Yes, it may do. Under the Partnership Act 1890, a partnership will automatically come into existence between opticians as soon as their activities satisfy a very straightforward legal test, namely that they: “carry on business in common with a view to profit”. Contrast with a forming a new limited liability company where there is a considerable amount of paperwork to be filed at Companies House together the prescribed formation fee.
You might be thinking so what. But there are consequences of forming a legal partnership under the Partnership Act 1890. Opticians who have business relationships with their colleagues should be aware of three fundamental principles of partnership law:
- First, all of the optician partners will be jointly liable for the debts and obligations of the optician partnership business and they will also be jointly and severally liable for the wrongful acts or omissions of their fellow partners in the ordinary course of the optical partnership business.

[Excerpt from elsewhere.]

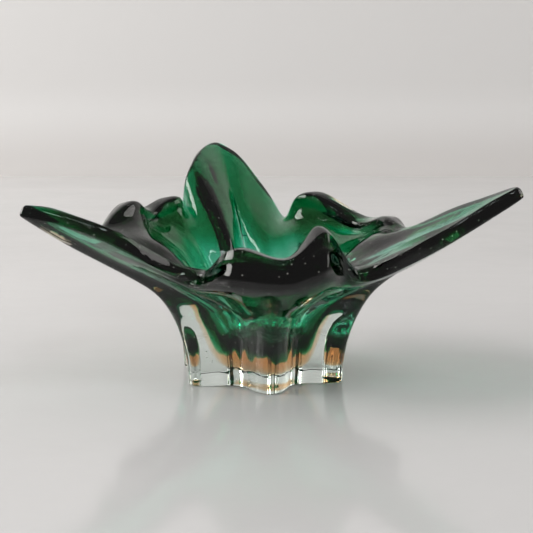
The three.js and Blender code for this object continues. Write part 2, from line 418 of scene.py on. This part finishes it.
def clear_glass():
    material, nodes, links, shader, output = new_material("clear_glass")
    speck_mask = specks(nodes, links)
    links.new(colour_between(nodes, links, speck_mask, (1, 1, 1), SPECK_COLOUR), shader.inputs["Base Color"])
    links.new(calculate(nodes, links, "SUBTRACT", 1, speck_mask), shader.inputs["Transmission Weight"])
    haze = noise_value(nodes, links, 60, 3, 0, 0.03)
    links.new(calculate(nodes, links, "ADD", haze, speck_mask), shader.inputs["Roughness"])
    add_bump(nodes, links, shader, noise_value(nodes, links, 90, 2, 0, 1), 0.1 * MM)
    shader.inputs["IOR"].default_value = GLASS_IOR
    add_absorption(nodes, links, output, (0.6, 0.72, 0.66), 12)
    return material


def tinted(name, color, density):
    """Coloured glass inside the clear glass: it takes some of the light away, and nothing bends there."""
    material, nodes, links, shader, output = new_material(name)
    streak = noise_value(nodes, links, 35, 4, 0, 1)
    tone = colour_between(nodes, links, streak, (1, 1, 1), (0.95, 0.97, 0.95))
    links.new(tone, shader.inputs["Base Color"])
    links.new(noise_value(nodes, links, 60, 3, 0, 0.03), shader.inputs["Roughness"])
    add_bump(nodes, links, shader, noise_value(nodes, links, 90, 2, 0, 1), 0.1 * MM)
    shader.inputs["IOR"].default_value = 1.0
    shader.inputs["Transmission Weight"].default_value = 1.0
    add_absorption(nodes, links, output, color, density)
    return material


def amber_glass():
    return tinted("amber_glass", (0.95, 0.62, 0.25), 48)


def green_glass():
    return tinted("green_glass", (0.0, 0.79, 0.64), 900)


def pale_surface(name, first, second, roughness):
    """A pale stone or painted surface with faint clouds of a second colour."""
    material, nodes, links, shader, _ = new_material(name)
    clouds = noise_value(nodes, links, 5, 5, 0, 1)
    links.new(colour_between(nodes, links, clouds, first, second), shader.inputs["Base Color"])
    uneven = noise_value(nodes, links, 12, 4, roughness - 0.04, roughness + 0.04)
    links.new(uneven, shader.inputs["Roughness"])
    add_bump(nodes, links, shader, noise_value(nodes, links, 40, 3, 0, 1), 0.05 * MM)
    return material


def wall_with_painted_shade():
    """A pale wall with painted shade: a little darker just above the table, where the two meet."""
    material = pale_surface("pale_wall_painted_shade", WALL_FOOT_SHADE, WALL_FOOT_SHADE, 0.8)
    nodes, links = material.node_tree.nodes, material.node_tree.links
    place = nodes.new("ShaderNodeTexCoord")
    parts = nodes.new("ShaderNodeSeparateXYZ")
    links.new(place.outputs["Object"], parts.inputs["Vector"])
    height = nodes.new("ShaderNodeMapRange")
    height.interpolation_type = "SMOOTHSTEP"
    height.inputs["From Min"].default_value = 0.01
    height.inputs["From Max"].default_value = 0.09
    links.new(parts.outputs["Z"], height.inputs["Value"])
    # painted shade: the wall's colour darkens towards the table
    blend = colour_between(nodes, links, height.outputs["Result"], WALL_FOOT_SHADE, WALL)
    links.new(blend, nodes["Principled BSDF"].inputs["Base Color"])
    return material


# ---------- the studio ----------


def add_stage():
    """A pale table that ends behind the bowl in a soft sweep up to a pale wall."""
    profile = [(-ROOM, -AIR_GAP), (TABLE_BACK, -AIR_GAP)]
    for k in range(1, SWEEP_STEPS + 1):
        a = math.radians(90 * k / SWEEP_STEPS)
        profile.append((TABLE_BACK + SWEEP * math.sin(a), SWEEP * (1 - math.cos(a))))
    profile.append((TABLE_BACK + SWEEP, ROOM))
    points = [(x, y, z) for x in (-ROOM, ROOM) for y, z in profile]
    count = len(profile)
    faces = [(k, k + count, k + count + 1, k + 1) for k in range(count - 1)]
    mesh = bpy.data.meshes.new("table_and_wall")
    mesh.from_pydata(points, [], faces)
    mesh.shade_smooth()
    sweep = bpy.data.objects.new("table_and_wall", mesh)
    bpy.context.scene.collection.objects.link(sweep)
    mesh.materials.append(pale_surface("pale_table", (0.72, 0.71, 0.705), (0.68, 0.67, 0.665), 0.14))
    mesh.materials.append(wall_with_painted_shade())
    for polygon in mesh.polygons[1:]:
        polygon.material_index = 1


def add_light(name, place, size, power, color):
    light = bpy.data.lights.new(name, "AREA")
    light.shape = "RECTANGLE"
    light.size, light.size_y = size
    light.energy = power
    light.color = color
    lamp = bpy.data.objects.new(name, light)
    lamp.location = place
    lamp.rotation_euler = (TARGET - Vector(place)).to_track_quat("-Z", "Y").to_euler()
    bpy.context.scene.collection.objects.link(lamp)
    return lamp


def add_lights():
    add_light("window", (-2.2, -0.1, 1.3), (1.6, 1.6), 60, (1, 0.98, 0.96))
    add_light("right_fill", (2.1, 0.3, 0.9), (1.4, 1.2), 12, (1, 0.97, 0.94))
    add_light("front_strip", (-0.15, -0.85, 1.2), (0.5, 0.06), 0.9, (0.9, 0.95, 1))
    add_light("front_patch", (0.7, -0.8, 1.3), (0.4, 0.4), 3, (0.9, 0.96, 1))
    world = bpy.data.worlds.new("studio")
    bpy.context.scene.world = world
    world.use_nodes = True
    background = world.node_tree.nodes["Background"]
    background.inputs["Color"].default_value = (1, 0.98, 0.965, 1)
    background.inputs["Strength"].default_value = 0.21


def add_camera():
    camera = bpy.data.cameras.new("camera")
    camera.lens = LENS
    holder = bpy.data.objects.new("camera", camera)
    back = Vector((0, -math.cos(ELEVATION), math.sin(ELEVATION)))
    holder.location = TARGET + DISTANCE * back
    holder.rotation_euler = back.to_track_quat("Z", "Y").to_euler()
    bpy.context.scene.collection.objects.link(holder)
    bpy.context.scene.camera = holder


def set_up_light_paths():
    """Light crosses many faces of glass before it leaves the bowl."""
    cycles = bpy.context.scene.cycles
    cycles.max_bounces = 40
    cycles.transmission_bounces = 40
    cycles.transparent_max_bounces = 40
    bpy.context.scene.view_settings.view_transform = "Standard"


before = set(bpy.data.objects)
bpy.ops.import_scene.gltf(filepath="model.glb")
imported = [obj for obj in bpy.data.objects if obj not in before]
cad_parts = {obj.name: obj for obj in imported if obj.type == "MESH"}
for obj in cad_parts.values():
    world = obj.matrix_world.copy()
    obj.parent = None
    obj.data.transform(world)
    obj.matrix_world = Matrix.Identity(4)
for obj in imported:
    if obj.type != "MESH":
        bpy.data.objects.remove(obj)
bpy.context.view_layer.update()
add_camera()
add_stage()
add_lights()
set_up_light_paths()
build_bowl()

- Second, each of the optician partners has the right to participate in the management of the optician partnership business, unless the partners agree otherwise.
- Third, the optician partners are entitled to share equally in the capital and profits of the optician partnership and must contribute equally towards losses, unless the partners agree otherwise.
So what do you do if you don’t want any of these rules to apply to you? A good start point would be say so, in a written document, signed by everyone. You could say something like “our relationship relating to XYZ is not a partnership”. Better still you could form a limited company to put the matter to bed.
It may in fact be the case that there is one optician in a group of opticians who own the freehold or leasehold to the optician practice premises. They then rent rooms and other facilities of the optician practice to other optometrists e.g. locum opticians. The other opticians may be described to the customers of the optician business as partners of the optical practice in a purely commercial sense, but in a strict legal sense, they have no partnership rights whatsoever. All in all, there may be a number of different legal relationships in place. Care will be needed to be clear exactly what those relationships entail, and ensuring that they are documented correctly.
Do you need a partnership agreement?
The main purpose of any legal agreement is to record and evidence the intention of the parties to that agreement. The partnership agreement for opticians will therefore record the intentions of the optician partners in business together. Significant and long term partnerships between opticians may need fairly comprehensive partnership documentation to provide rules concerning the inevitable ups and downs of life.
Areas covered in an optician partnership agreement
The optician partnership agreement can cover numerous areas, and become a fairly substantial constitutional document in its own right. However, the following are the key areas that we recommend are included in all partnership agreements for opticians:
- Intended structure of the optical business, and provisions regarding any necessary changes following tax and legal advice.
- Ownership of the partnership assets i.e. will ownership of all assets be in the name of the business or the optician partners individually.
- Decision making rules. So, for example, which opticians can sign cheques? Which opticians can bind the partnership practice to contracts? How often will the optician partners have to meet? If the optician business is deadlocked, then how is the deadlock between the opticians to be resolved?
- What contributions do the optician partners need to make? For example, will the opticians in partnership be required to contribute to the optical business from their own funds. A classic scenario would be investment in new equipment for the optical business. Will the opticians be required to work full time, or can they locum in other optician practices?
- If an optometrist dies then what are the pre-emption provisions in terms of offering the deceased optometrist’s share in the optician partnership back to the surviving partners? What price should be provided? How will the valuation be decided? Will life insurance be required to fund the purchase of the deceased optometrist’s share?
- Regulatory aspects regarding each optician partners legal right to practice.
- Exit planning generally. For example, will the optician partnership agreement include a right for the optician partners to sell their stake at any time? Will the remaining optician partners be required to buy-back the optician partner who chooses to depart at any time? What happens if the relationship between the optician partners breaks down, or one optician party suffers a serious accident or illness?